====== DATASET RECORDS

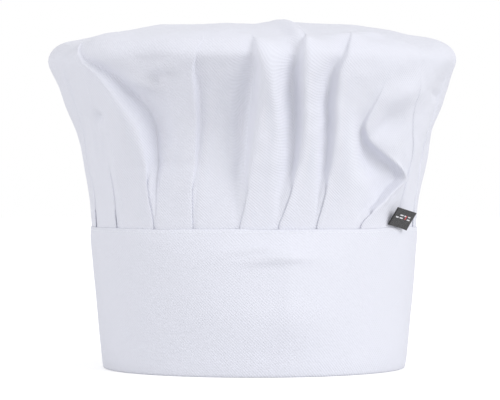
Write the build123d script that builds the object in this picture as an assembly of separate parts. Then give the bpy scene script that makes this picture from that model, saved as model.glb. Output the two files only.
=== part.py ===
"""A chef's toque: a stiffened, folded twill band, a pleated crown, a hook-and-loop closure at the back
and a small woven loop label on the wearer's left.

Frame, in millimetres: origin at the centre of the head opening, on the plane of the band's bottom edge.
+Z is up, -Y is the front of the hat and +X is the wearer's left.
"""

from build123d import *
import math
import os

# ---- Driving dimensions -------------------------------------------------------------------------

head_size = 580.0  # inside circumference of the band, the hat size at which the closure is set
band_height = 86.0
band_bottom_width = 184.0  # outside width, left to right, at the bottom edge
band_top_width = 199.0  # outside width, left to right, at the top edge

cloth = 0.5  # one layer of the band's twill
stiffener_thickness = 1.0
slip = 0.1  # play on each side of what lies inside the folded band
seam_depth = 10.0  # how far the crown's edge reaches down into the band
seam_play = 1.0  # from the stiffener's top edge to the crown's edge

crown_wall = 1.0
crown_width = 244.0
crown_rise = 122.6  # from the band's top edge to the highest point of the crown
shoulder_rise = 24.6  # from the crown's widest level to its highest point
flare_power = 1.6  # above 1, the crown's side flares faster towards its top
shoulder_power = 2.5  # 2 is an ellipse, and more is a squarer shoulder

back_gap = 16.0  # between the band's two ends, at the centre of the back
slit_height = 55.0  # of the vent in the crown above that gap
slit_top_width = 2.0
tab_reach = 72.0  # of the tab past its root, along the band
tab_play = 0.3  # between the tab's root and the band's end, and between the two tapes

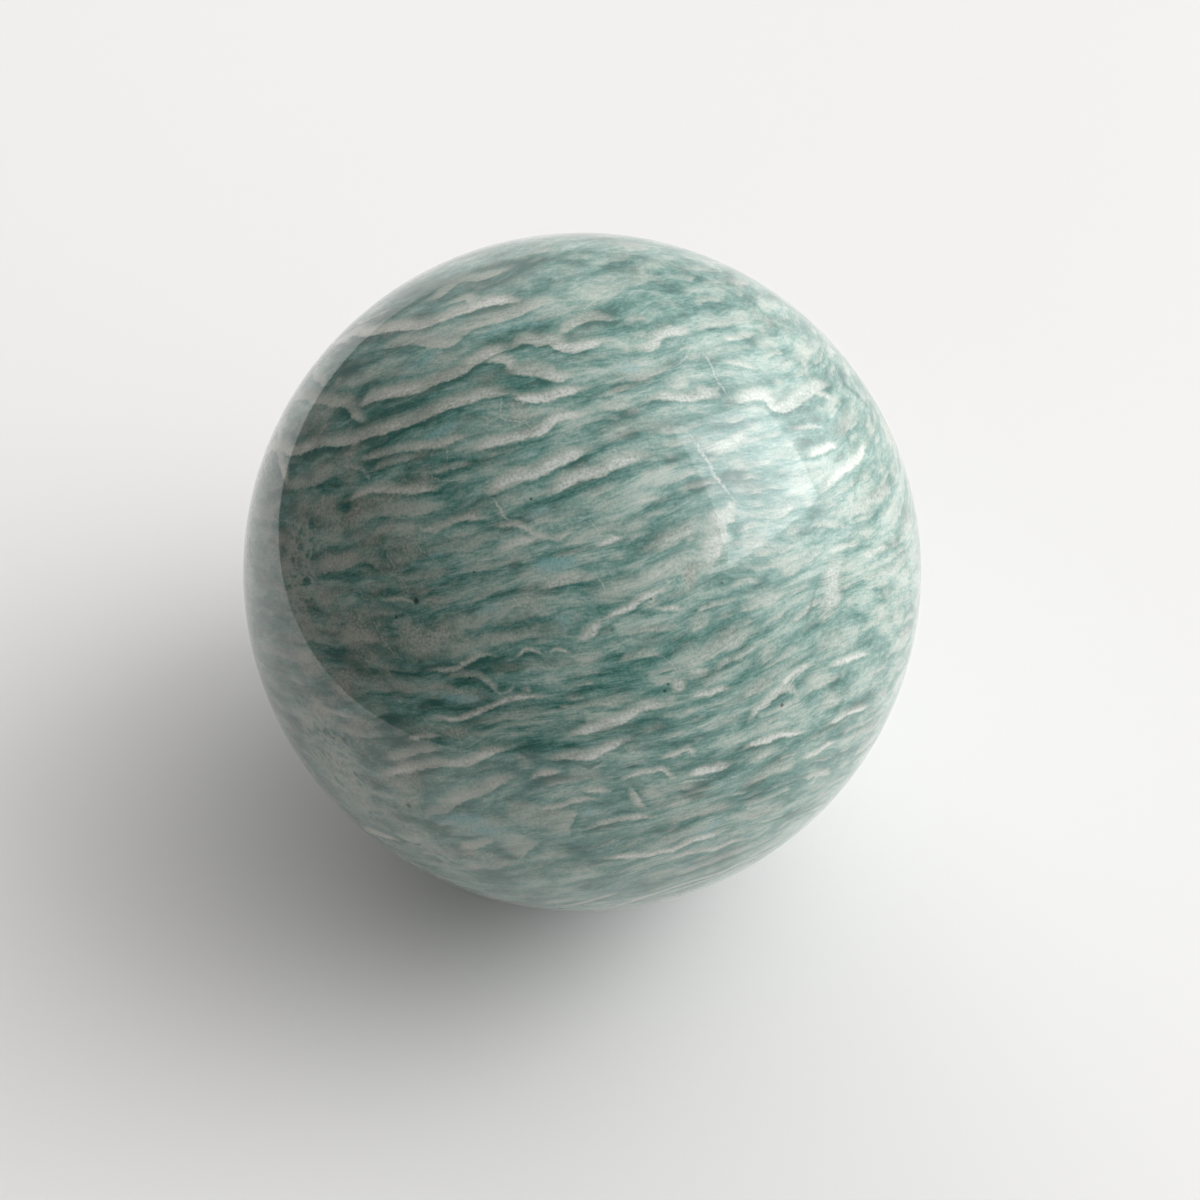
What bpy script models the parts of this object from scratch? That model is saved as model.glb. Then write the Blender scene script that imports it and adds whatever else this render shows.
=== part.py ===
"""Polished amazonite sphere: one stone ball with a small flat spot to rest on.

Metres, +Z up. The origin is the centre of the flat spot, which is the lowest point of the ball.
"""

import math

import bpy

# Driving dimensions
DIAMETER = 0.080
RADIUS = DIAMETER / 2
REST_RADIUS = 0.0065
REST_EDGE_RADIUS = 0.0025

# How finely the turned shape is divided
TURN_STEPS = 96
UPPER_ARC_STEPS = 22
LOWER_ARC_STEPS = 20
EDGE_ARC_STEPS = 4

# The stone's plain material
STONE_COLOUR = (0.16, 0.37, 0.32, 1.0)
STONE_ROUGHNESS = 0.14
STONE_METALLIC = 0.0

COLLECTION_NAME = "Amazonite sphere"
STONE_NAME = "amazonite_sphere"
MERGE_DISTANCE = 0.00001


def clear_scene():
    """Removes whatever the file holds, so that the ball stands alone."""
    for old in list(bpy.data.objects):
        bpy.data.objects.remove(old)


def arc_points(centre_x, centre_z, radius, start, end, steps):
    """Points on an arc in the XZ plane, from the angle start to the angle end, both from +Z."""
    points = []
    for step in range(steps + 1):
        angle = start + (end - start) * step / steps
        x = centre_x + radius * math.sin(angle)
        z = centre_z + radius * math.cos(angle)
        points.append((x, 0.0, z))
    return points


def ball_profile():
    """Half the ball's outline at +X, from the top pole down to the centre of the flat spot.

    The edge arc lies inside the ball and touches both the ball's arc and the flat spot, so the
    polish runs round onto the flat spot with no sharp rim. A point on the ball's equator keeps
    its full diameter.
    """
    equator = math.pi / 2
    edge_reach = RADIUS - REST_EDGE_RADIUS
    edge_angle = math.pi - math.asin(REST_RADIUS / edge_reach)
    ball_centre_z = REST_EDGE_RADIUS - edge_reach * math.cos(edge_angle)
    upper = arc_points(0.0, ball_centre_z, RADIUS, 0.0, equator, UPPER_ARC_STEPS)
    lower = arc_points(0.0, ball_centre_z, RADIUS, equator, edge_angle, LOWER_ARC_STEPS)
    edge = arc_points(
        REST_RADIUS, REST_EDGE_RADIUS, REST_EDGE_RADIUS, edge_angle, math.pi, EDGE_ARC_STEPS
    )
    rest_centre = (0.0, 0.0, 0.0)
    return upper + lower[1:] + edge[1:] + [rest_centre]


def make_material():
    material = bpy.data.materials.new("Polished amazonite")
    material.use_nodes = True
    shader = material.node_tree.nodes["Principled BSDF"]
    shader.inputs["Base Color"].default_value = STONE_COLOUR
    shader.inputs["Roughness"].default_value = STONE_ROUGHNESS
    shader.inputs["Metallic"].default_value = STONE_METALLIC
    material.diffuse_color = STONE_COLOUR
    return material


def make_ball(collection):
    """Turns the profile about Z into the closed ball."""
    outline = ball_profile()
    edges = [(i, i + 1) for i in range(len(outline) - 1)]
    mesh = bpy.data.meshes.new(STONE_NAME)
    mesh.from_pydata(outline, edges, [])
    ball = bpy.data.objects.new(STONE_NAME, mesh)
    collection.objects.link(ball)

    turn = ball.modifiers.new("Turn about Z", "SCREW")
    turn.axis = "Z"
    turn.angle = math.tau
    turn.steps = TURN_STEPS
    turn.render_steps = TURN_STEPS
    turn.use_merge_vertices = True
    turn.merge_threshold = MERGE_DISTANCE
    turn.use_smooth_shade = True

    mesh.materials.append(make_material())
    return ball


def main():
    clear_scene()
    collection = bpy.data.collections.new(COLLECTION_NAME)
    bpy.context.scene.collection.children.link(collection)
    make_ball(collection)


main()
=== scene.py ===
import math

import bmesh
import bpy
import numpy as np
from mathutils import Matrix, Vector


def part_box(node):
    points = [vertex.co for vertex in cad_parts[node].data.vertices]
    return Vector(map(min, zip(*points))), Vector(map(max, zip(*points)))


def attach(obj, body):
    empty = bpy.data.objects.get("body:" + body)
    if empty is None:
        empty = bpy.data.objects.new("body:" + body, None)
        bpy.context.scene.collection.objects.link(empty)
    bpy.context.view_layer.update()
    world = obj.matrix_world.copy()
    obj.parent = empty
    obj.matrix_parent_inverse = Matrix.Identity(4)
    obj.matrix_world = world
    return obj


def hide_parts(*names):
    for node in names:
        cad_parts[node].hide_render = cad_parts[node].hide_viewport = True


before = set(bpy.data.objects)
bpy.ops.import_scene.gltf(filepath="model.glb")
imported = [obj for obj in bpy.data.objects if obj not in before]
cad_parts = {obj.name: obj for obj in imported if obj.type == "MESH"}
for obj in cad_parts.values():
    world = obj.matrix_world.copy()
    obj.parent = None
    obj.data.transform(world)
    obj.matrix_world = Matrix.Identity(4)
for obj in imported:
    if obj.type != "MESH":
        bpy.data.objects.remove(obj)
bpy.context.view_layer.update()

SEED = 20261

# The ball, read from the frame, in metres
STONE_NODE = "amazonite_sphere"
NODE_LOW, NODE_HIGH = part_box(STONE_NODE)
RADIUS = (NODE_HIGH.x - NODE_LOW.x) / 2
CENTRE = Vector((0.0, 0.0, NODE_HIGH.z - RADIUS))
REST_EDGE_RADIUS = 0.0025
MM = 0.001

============

Repeat the material in full, exactly as it stands.

* **EXERCISE ANSWER**
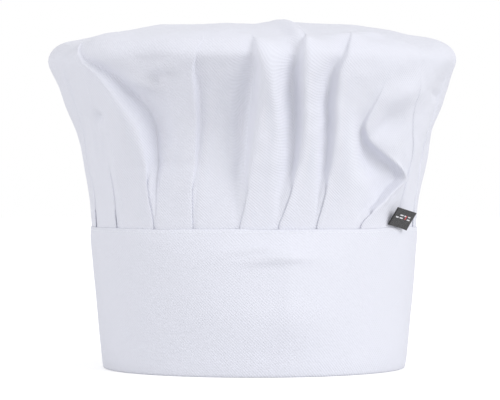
Write the build123d script that builds the object in this picture as an assembly of separate parts. Then give the bpy scene script that makes this picture from that model, saved as model.glb. Output the two files only.
=== part.py ===
"""A chef's toque: a stiffened, folded twill band, a pleated crown, a hook-and-loop closure at the back
and a small woven loop label on the wearer's left.

Frame, in millimetres: origin at the centre of the head opening, on the plane of the band's bottom edge.
+Z is up, -Y is the front of the hat and +X is the wearer's left.
"""

from build123d import *
import math
import os

# ---- Driving dimensions -------------------------------------------------------------------------

head_size = 580.0  # inside circumference of the band, the hat size at which the closure is set
band_height = 86.0
band_bottom_width = 184.0  # outside width, left to right, at the bottom edge
band_top_width = 199.0  # outside width, left to right, at the top edge

cloth = 0.5  # one layer of the band's twill
stiffener_thickness = 1.0
slip = 0.1  # play on each side of what lies inside the folded band
seam_depth = 10.0  # how far the crown's edge reaches down into the band
seam_play = 1.0  # from the stiffener's top edge to the crown's edge

crown_wall = 1.0
crown_width = 244.0
crown_rise = 122.6  # from the band's top edge to the highest point of the crown
shoulder_rise = 24.6  # from the crown's widest level to its highest point
flare_power = 1.6  # above 1, the crown's side flares faster towards its top
shoulder_power = 2.5  # 2 is an ellipse, and more is a squarer shoulder

back_gap = 16.0  # between the band's two ends, at the centre of the back
slit_height = 55.0  # of the vent in the crown above that gap
slit_top_width = 2.0
tab_reach = 72.0  # of the tab past its root, along the band
tab_play = 0.3  # between the tab's root and the band's end, and between the two tapes

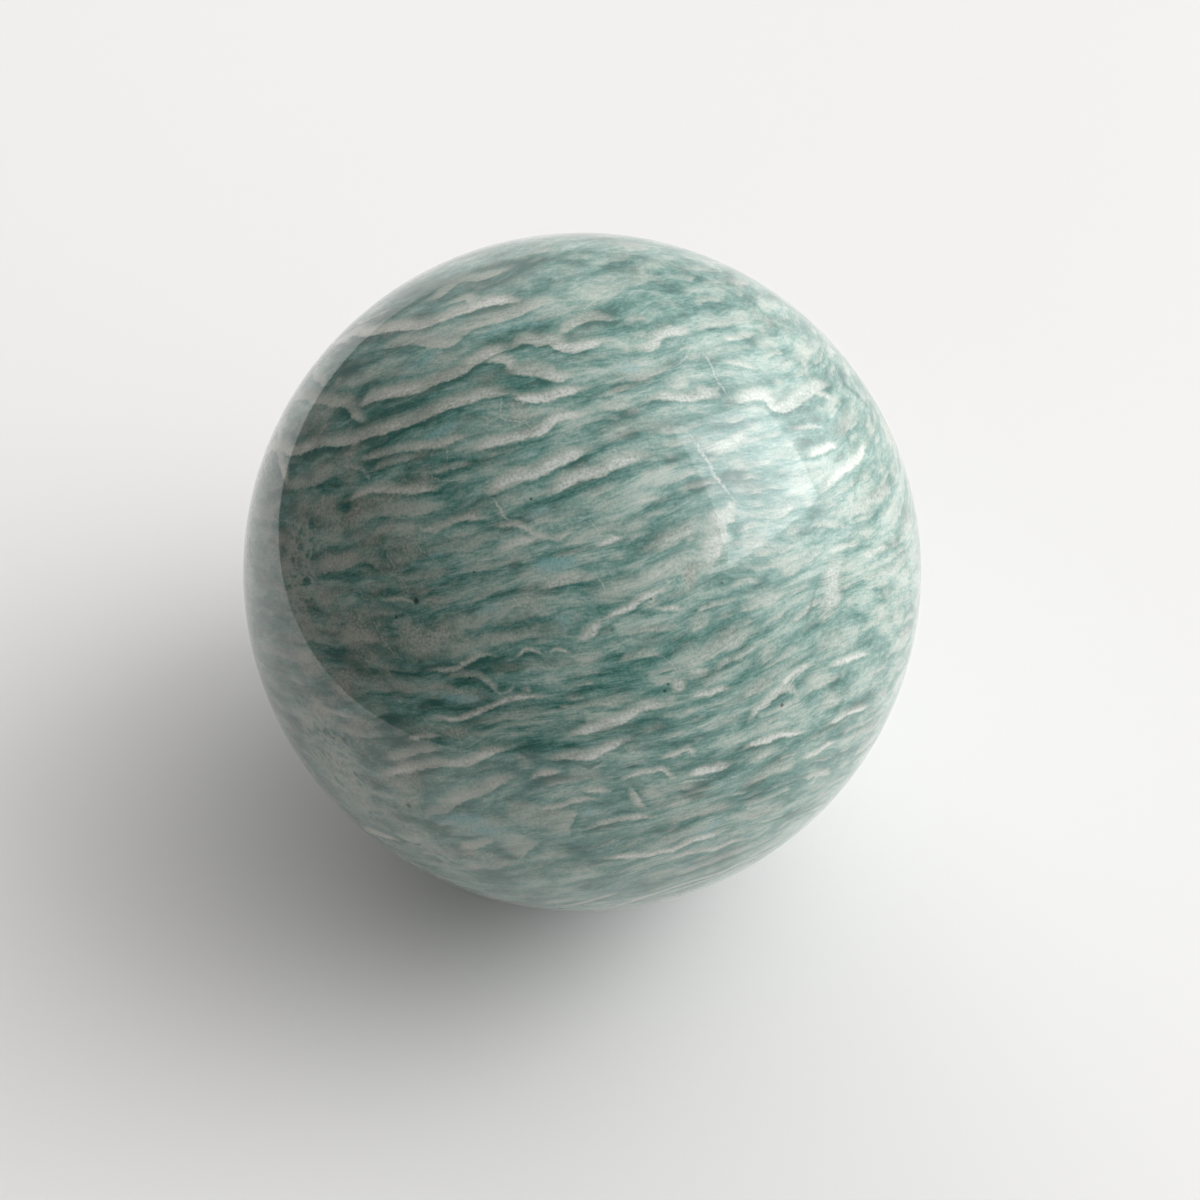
What bpy script models the parts of this object from scratch? That model is saved as model.glb. Then write the Blender scene script that imports it and adds whatever else this render shows.
=== part.py ===
"""Polished amazonite sphere: one stone ball with a small flat spot to rest on.

Metres, +Z up. The origin is the centre of the flat spot, which is the lowest point of the ball.
"""

import math

import bpy

# Driving dimensions
DIAMETER = 0.080
RADIUS = DIAMETER / 2
REST_RADIUS = 0.0065
REST_EDGE_RADIUS = 0.0025

# How finely the turned shape is divided
TURN_STEPS = 96
UPPER_ARC_STEPS = 22
LOWER_ARC_STEPS = 20
EDGE_ARC_STEPS = 4

# The stone's plain material
STONE_COLOUR = (0.16, 0.37, 0.32, 1.0)
STONE_ROUGHNESS = 0.14
STONE_METALLIC = 0.0

COLLECTION_NAME = "Amazonite sphere"
STONE_NAME = "amazonite_sphere"
MERGE_DISTANCE = 0.00001


def clear_scene():
    """Removes whatever the file holds, so that the ball stands alone."""
    for old in list(bpy.data.objects):
        bpy.data.objects.remove(old)


def arc_points(centre_x, centre_z, radius, start, end, steps):
    """Points on an arc in the XZ plane, from the angle start to the angle end, both from +Z."""
    points = []
    for step in range(steps + 1):
        angle = start + (end - start) * step / steps
        x = centre_x + radius * math.sin(angle)
        z = centre_z + radius * math.cos(angle)
        points.append((x, 0.0, z))
    return points


def ball_profile():
    """Half the ball's outline at +X, from the top pole down to the centre of the flat spot.

    The edge arc lies inside the ball and touches both the ball's arc and the flat spot, so the
    polish runs round onto the flat spot with no sharp rim. A point on the ball's equator keeps
    its full diameter.
    """
    equator = math.pi / 2
    edge_reach = RADIUS - REST_EDGE_RADIUS
    edge_angle = math.pi - math.asin(REST_RADIUS / edge_reach)
    ball_centre_z = REST_EDGE_RADIUS - edge_reach * math.cos(edge_angle)
    upper = arc_points(0.0, ball_centre_z, RADIUS, 0.0, equator, UPPER_ARC_STEPS)
    lower = arc_points(0.0, ball_centre_z, RADIUS, equator, edge_angle, LOWER_ARC_STEPS)
    edge = arc_points(
        REST_RADIUS, REST_EDGE_RADIUS, REST_EDGE_RADIUS, edge_angle, math.pi, EDGE_ARC_STEPS
    )
    rest_centre = (0.0, 0.0, 0.0)
    return upper + lower[1:] + edge[1:] + [rest_centre]


def make_material():
    material = bpy.data.materials.new("Polished amazonite")
    material.use_nodes = True
    shader = material.node_tree.nodes["Principled BSDF"]
    shader.inputs["Base Color"].default_value = STONE_COLOUR
    shader.inputs["Roughness"].default_value = STONE_ROUGHNESS
    shader.inputs["Metallic"].default_value = STONE_METALLIC
    material.diffuse_color = STONE_COLOUR
    return material


def make_ball(collection):
    """Turns the profile about Z into the closed ball."""
    outline = ball_profile()
    edges = [(i, i + 1) for i in range(len(outline) - 1)]
    mesh = bpy.data.meshes.new(STONE_NAME)
    mesh.from_pydata(outline, edges, [])
    ball = bpy.data.objects.new(STONE_NAME, mesh)
    collection.objects.link(ball)

    turn = ball.modifiers.new("Turn about Z", "SCREW")
    turn.axis = "Z"
    turn.angle = math.tau
    turn.steps = TURN_STEPS
    turn.render_steps = TURN_STEPS
    turn.use_merge_vertices = True
    turn.merge_threshold = MERGE_DISTANCE
    turn.use_smooth_shade = True

    mesh.materials.append(make_material())
    return ball


def main():
    clear_scene()
    collection = bpy.data.collections.new(COLLECTION_NAME)
    bpy.context.scene.collection.children.link(collection)
    make_ball(collection)


main()
=== scene.py ===
import math

import bmesh
import bpy
import numpy as np
from mathutils import Matrix, Vector


def part_box(node):
    points = [vertex.co for vertex in cad_parts[node].data.vertices]
    return Vector(map(min, zip(*points))), Vector(map(max, zip(*points)))


def attach(obj, body):
    empty = bpy.data.objects.get("body:" + body)
    if empty is None:
        empty = bpy.data.objects.new("body:" + body, None)
        bpy.context.scene.collection.objects.link(empty)
    bpy.context.view_layer.update()
    world = obj.matrix_world.copy()
    obj.parent = empty
    obj.matrix_parent_inverse = Matrix.Identity(4)
    obj.matrix_world = world
    return obj


def hide_parts(*names):
    for node in names:
        cad_parts[node].hide_render = cad_parts[node].hide_viewport = True


before = set(bpy.data.objects)
bpy.ops.import_scene.gltf(filepath="model.glb")
imported = [obj for obj in bpy.data.objects if obj not in before]
cad_parts = {obj.name: obj for obj in imported if obj.type == "MESH"}
for obj in cad_parts.values():
    world = obj.matrix_world.copy()
    obj.parent = None
    obj.data.transform(world)
    obj.matrix_world = Matrix.Identity(4)
for obj in imported:
    if obj.type != "MESH":
        bpy.data.objects.remove(obj)
bpy.context.view_layer.update()

SEED = 20261

# The ball, read from the frame, in metres
STONE_NODE = "amazonite_sphere"
NODE_LOW, NODE_HIGH = part_box(STONE_NODE)
RADIUS = (NODE_HIGH.x - NODE_LOW.x) / 2
CENTRE = Vector((0.0, 0.0, NODE_HIGH.z - RADIUS))
REST_EDGE_RADIUS = 0.0025
MM = 0.001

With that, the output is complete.